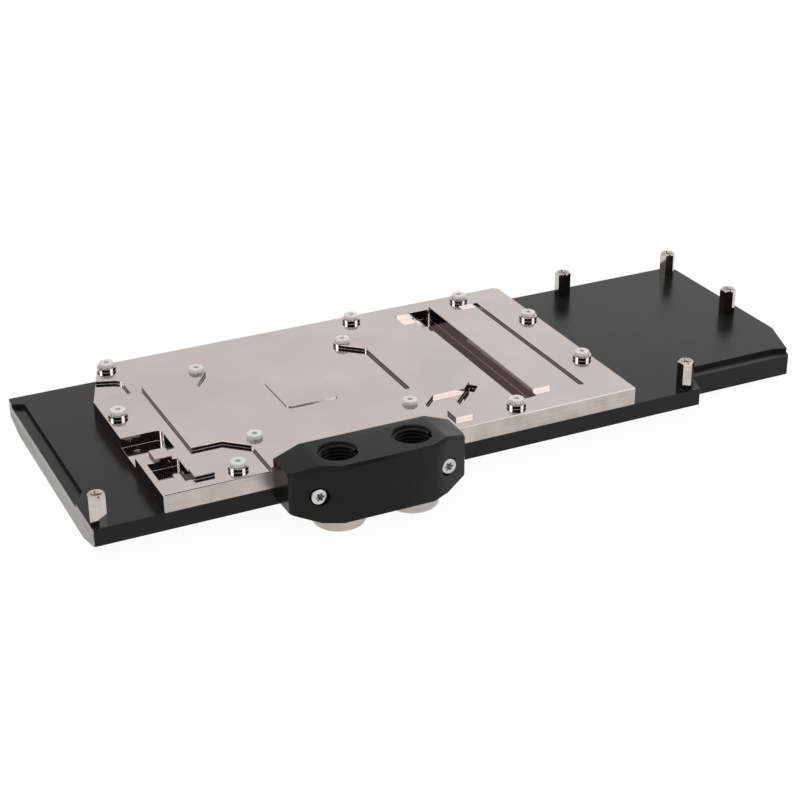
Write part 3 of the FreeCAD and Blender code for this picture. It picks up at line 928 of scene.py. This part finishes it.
@dataclass
class Plates:
    """The cold plate and the cover plate, as packed, with their inner pieces."""

    def build(self, made: Materials) -> None:
        """Dresses the plates and what is between them.

        Args:
            made: The finishes.
        """
        plate = smooth_copy("cold_plate", "milled_cold_plate")
        dress(plate, made["nickel"])
        finish_piece(plate, Slot.NICKEL_PLATE, "cold_plate")
        cover = smooth_copy("cover_plate", "machined_cover_plate")
        dress(cover, made["cover"])
        finish_piece(cover, Slot.COVER, "cover_plate")
        for node, key in (("main_seal", "rubber"), ("jet_plate", "steel"), ("cover_screws", "steel")):
            dress(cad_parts[node], made[key])


@dataclass
class CapScrew:
    """A round headed screw with a six-lobed drive."""

    head_radius: float = 2.8 * MM
    head_height: float = 3.0 * MM
    rim_round: float = 0.45 * MM
    shank_radius: float = 1.45 * MM
    core_radius: float = 1.1 * MM
    lobe_radius: float = 0.44 * MM
    lobe_reach: float = 1.2 * MM
    drive_depth: float = 2.2 * MM
    drive_past: float = 0.4 * MM
    lobes: int = 6
    head_sides: int = 48
    shank_sides: int = 32
    core_sides: int = 24
    lobe_sides: int = 16
    rim_segments: int = 5

    def drive(self) -> Piece:
        """Models the lobed tool that leaves the drive.

        Returns:
            The tool.
        """
        tool = upright_bar(self.core_sides, self.core_radius, self.drive_past, -self.drive_depth)
        for lobe in range(self.lobes):
            turn = math.tau * lobe / self.lobes
            aside = (self.lobe_reach * math.cos(turn), self.lobe_reach * math.sin(turn))
            bar = upright_bar(self.lobe_sides, self.lobe_radius, self.drive_past, -self.drive_depth, aside)
            cut_with(tool, bar, Turned.JOIN)
        return tool

    def upright(self, length: float) -> Piece:
        """Models the screw upright, with its head's top on the origin.

        Args:
            length: From the head's top to the shank's end.

        Returns:
            The screw.
        """
        half = -self.head_height / 2
        screw = upright_bar(self.head_sides, self.head_radius, 0.0, -self.head_height)
        bevel_edges(
            screw, lambda edge: all(v.co.z > half for v in edge.verts), self.rim_round, self.rim_segments
        )
        cut_with(screw, upright_bar(self.shank_sides, self.shank_radius, half, -length), Turned.JOIN)
        cut_with(screw, self.drive(), Turned.CUT)
        return screw


@dataclass
class Terminal:
    """The terminal block with its screws, plugs, seals and port threads."""

    thread: Thread = Thread(pitch=1.337 * MM, outer=6.61 * MM, inner=5.8 * MM, turns=6, steps=64)
    mouth_drop: float = 0.75 * MM
    screw: CapScrew = field(default_factory=CapScrew)

    def add_screw(self, side: Side, made: Materials) -> None:
        """Stands one screw in its hole, its head towards the front.

        Args:
            side: Which screw.
            made: The finishes.
        """
        node = "terminal_screw_" + side.value
        low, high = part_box(node)
        screw = self.screw.upright(high.y - low.y)
        at = middle(node)
        lie_down = Matrix.Rotation(math.radians(90.0), 4, "X")
        screw.data.transform(Matrix.Translation((at.x, low.y, at.z)) @ lie_down)
        screw.name = "terminal_cap_screw_" + side.value
        smooth(screw)
        dress(screw, made["steel"])
        finish_piece(screw, Slot.STEEL, node)

    def build(self, made: Materials) -> None:
        """Dresses the block and adds its screws, plugs and port threads.

        Args:
            made: The finishes.
        """
        block = smooth_copy("terminal_block", "machined_terminal_block")
        dress(block, made["terminal"])
        finish_piece(block, Slot.TERMINAL, "terminal_block")
        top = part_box("terminal_block")[1].z - self.mouth_drop
        for side in Side:
            axis = middle("port_plug_" + side.value)
            ridge = self.thread.ridge("port_thread_" + side.value, (axis.x, axis.y, top))
            dress(ridge, made["thread"])
            finish_piece(ridge, Slot.TERMINAL)
            self.add_screw(side, made)
            plug = smooth_copy("port_plug_" + side.value, "turned_port_plug_" + side.value)
            dress(plug, made["plug"])
            finish_piece(plug, Slot.NICKEL_PART, "port_plug_" + side.value)
            for node in ("terminal_seal_", "plug_seal_"):
                dress(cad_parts[node + side.value], made["rubber"])


@dataclass
class Standoffs:
    """The five hexagon standoffs on the cover plate."""

    across_flats: float = 5.5 * MM
    height: float = 10.0 * MM
    edge_round: float = 0.12 * MM
    top_chamfer: float = 0.7 * MM
    hole_radius: float = 1.25 * MM
    mouth_radius: float = 1.9 * MM
    hole_depth: float = 7.0 * MM
    sides: int = 6
    bar_past: float = 1.0 * MM
    drill_past: float = 0.5 * MM
    bar_sides: int = 64
    hole_sides: int = 40
    edge_segments: int = 3
    sharp_from: float = 25.0
    flat_turn: float = 30.0
    thread: Thread = Thread(pitch=0.5 * MM, outer=1.3 * MM, inner=1.05 * MM, turns=8, steps=32)
    turns: dict[str, float] = field(
        default_factory=lambda: {
            "front_left": 20.0,
            "back_middle": 29.0,
            "back_right": 45.0,
            "right": 35.0,
            "front_right": 41.5,
        }
    )

    def post(self) -> Piece:
        """Models one standoff on the origin, foot down.

        Returns:
            The standoff.
        """
        corner = self.across_flats / math.sqrt(3)
        post = upright_bar(self.sides, corner, self.height, 0.0)
        long_edge = self.height / 2
        bevel_edges(
            post,
            lambda edge: abs(edge.verts[0].co.z - edge.verts[1].co.z) > long_edge,
            self.edge_round,
            self.edge_segments,
        )
        cut_with(post, self.turned_bar(corner), Turned.KEEP)
        cut_with(post, self.drill(), Turned.CUT)
        smooth(post, self.sharp_from)
        join(post, self.thread.ridge("thread", (0.0, 0.0, self.height - self.sink())))
        return post

    def sink(self) -> float:
        """How deep the hole's mouth is countersunk."""
        return self.mouth_radius - self.hole_radius

    def turned_bar(self, corner: float) -> Piece:
        """Models a round bar with a chamfered top, which leaves the standoff's turned corners.

        Args:
            corner: The standoff's radius over its corners.

        Returns:
            The bar.
        """
        bar = upright_bar(self.bar_sides, corner + self.bar_past, self.height, -self.bar_past)
        upper = self.height / 2
        chamfer = self.bar_past + self.top_chamfer
        bevel_edges(bar, lambda edge: all(v.co.z > upper for v in edge.verts), chamfer, 1)
        return bar

    def drill(self) -> Piece:
        """Models the drill that leaves the screw hole, with its countersunk mouth.

        Returns:
            The drill.
        """
        top = self.height + self.drill_past
        mouth = self.height - self.sink()
        drill = upright_bar(self.hole_sides, self.hole_radius, top, self.height - self.hole_depth)
        nothing_selected()
        bpy.ops.mesh.primitive_cone_add(
            vertices=self.hole_sides,
            radius1=self.hole_radius,
            radius2=self.mouth_radius + self.drill_past,
            depth=top - mouth,
            location=(0, 0, (top + mouth) / 2),
        )
        cone = bpy.context.object
        into_mesh(cone)
        cut_with(drill, cone, Turned.JOIN)
        return drill

    def build(self, made: Materials) -> None:
        """Models one standoff and copies it to each place.

        Args:
            made: The finishes.
        """
        post = self.post()
        dress(post, made["turned"])
        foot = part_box("cover_plate")[1].z
        places = []
        for name, turn in self.turns.items():
            at = middle("standoff_" + name)
            turned = Matrix.Rotation(math.radians(turn + self.flat_turn), 4, "Z")
            places.append(Matrix.Translation((at.x, at.y, foot)) @ turned)
        names = ["hexagon_standoff_" + name for name in self.turns]
        for twin, name in zip(copies(post, names, places), self.turns):
            finish_piece(twin, Slot.NICKEL_PART, "standoff_" + name)


@dataclass
class Washers:
    """The soft washers on the screw bosses."""

    radius: float = 2.75 * MM
    hole: float = 0.95 * MM
    thickness: float = 1.6 * MM
    outer_round: float = 0.4 * MM
    inner_round: float = 0.12 * MM
    round_segments: int = 4
    steps: int = 48
    sharp_from: float = 40.0

    def ring(self) -> Piece:
        """Models one washer by turning its rounded section about the upright axis.

        Returns:
            The washer, its foot on the origin.
        """
        foot = ((self.hole, 0, 0), (self.radius, 0, 0))
        top = ((self.hole, 0, self.thickness), (self.radius, 0, self.thickness))
        ring = section(foot + top)
        bpy.ops.object.mode_set(mode="EDIT")
        bpy.ops.mesh.select_mode(type="VERT")
        for reach, rounding in ((self.hole, self.inner_round), (self.radius, self.outer_round)):
            mesh = bmesh.from_edit_mesh(ring.data)
            for vertex in mesh.verts:
                vertex.select = vertex.co.z > self.thickness / 2 and abs(vertex.co.x - reach) < WELD
            mesh.select_flush_mode()
            bmesh.update_edit_mesh(ring.data)
            bpy.ops.mesh.bevel(offset=rounding, segments=self.round_segments, affect="VERTICES")
        bpy.ops.mesh.select_all(action="SELECT")
        bpy.ops.mesh.spin(steps=self.steps, angle=math.tau, center=(0, 0, 0), axis=(0, 0, 1))
        bpy.ops.mesh.select_all(action="SELECT")
        bpy.ops.mesh.remove_doubles(threshold=WELD)
        bpy.ops.mesh.delete_loose()
        self.drop_inner_faces(ring)
        bpy.ops.mesh.select_all(action="SELECT")
        bpy.ops.mesh.normals_make_consistent(inside=False)
        bpy.ops.object.mode_set(mode="OBJECT")
        return ring

    @staticmethod
    def drop_inner_faces(ring: Piece) -> None:
        """Deletes the section faces that the turning left inside, the only ones with over four corners.

        Args:
            ring: The washer, in edit mode.
        """
        mesh = bmesh.from_edit_mesh(ring.data)
        inner = [f for f in mesh.faces if len(f.verts) > 4]
        bmesh.ops.delete(mesh, geom=inner, context="FACES_ONLY")
        bmesh.update_edit_mesh(ring.data)

    def build(self, made: Materials) -> None:
        """Models one washer and copies it to each boss.

        Args:
            made: The finishes.
        """
        ring = self.ring()
        smooth(ring, self.sharp_from)
        dress(ring, made["washer"])
        nodes = sorted(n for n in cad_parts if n.startswith("washer_"))
        places = []
        for node in nodes:
            at = middle(node)
            places.append(Matrix.Translation((at.x, at.y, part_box(node)[0].z)))
        for twin, node in zip(copies(ring, ["soft_" + node for node in nodes], places), nodes):
            finish_piece(twin, Slot.WASHER, node)


def plate_outline() -> PlateOutline:
    """Reads the cold plate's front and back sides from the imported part."""
    low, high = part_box("cold_plate")
    return PlateOutline(front=low.y + SIDE_SKIN, back=high.y - SIDE_SKIN)


def main() -> None:
    """Builds the studio and every sub-assembly."""
    logging.basicConfig(level=logging.INFO, format="%(name)s: %(message)s")
    cad_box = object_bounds()
    Studio().build(cad_box[0].z)
    finishes = Finishes(plate_outline(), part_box("cover_plate")[0].x + END_GLARE_SKIN)
    finishes.build()
    for assembly in (Plates(), Terminal(), Standoffs(), Washers()):
        assembly.build(finishes.made)
    bpy.context.scene.view_settings.view_transform = "Standard"
    bpy.context.view_layer.update()


if __name__ == "__main__":
    main()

****

• [What is needed] Print, unaltered, every line from the beginning of the material down to the line with "round headed screw".

• [Exercise solution]
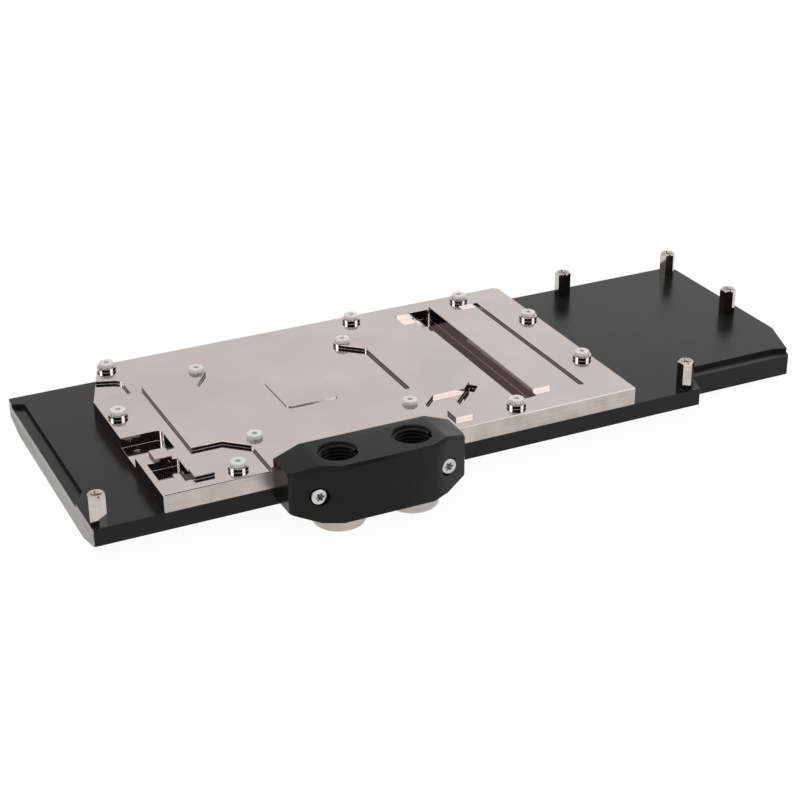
Write part 3 of the FreeCAD and Blender code for this picture. It picks up at line 928 of scene.py. This part finishes it.
@dataclass
class Plates:
    """The cold plate and the cover plate, as packed, with their inner pieces."""

    def build(self, made: Materials) -> None:
        """Dresses the plates and what is between them.

        Args:
            made: The finishes.
        """
        plate = smooth_copy("cold_plate", "milled_cold_plate")
        dress(plate, made["nickel"])
        finish_piece(plate, Slot.NICKEL_PLATE, "cold_plate")
        cover = smooth_copy("cover_plate", "machined_cover_plate")
        dress(cover, made["cover"])
        finish_piece(cover, Slot.COVER, "cover_plate")
        for node, key in (("main_seal", "rubber"), ("jet_plate", "steel"), ("cover_screws", "steel")):
            dress(cad_parts[node], made[key])


@dataclass
class CapScrew:
    """A round headed screw with a six-lobed drive."""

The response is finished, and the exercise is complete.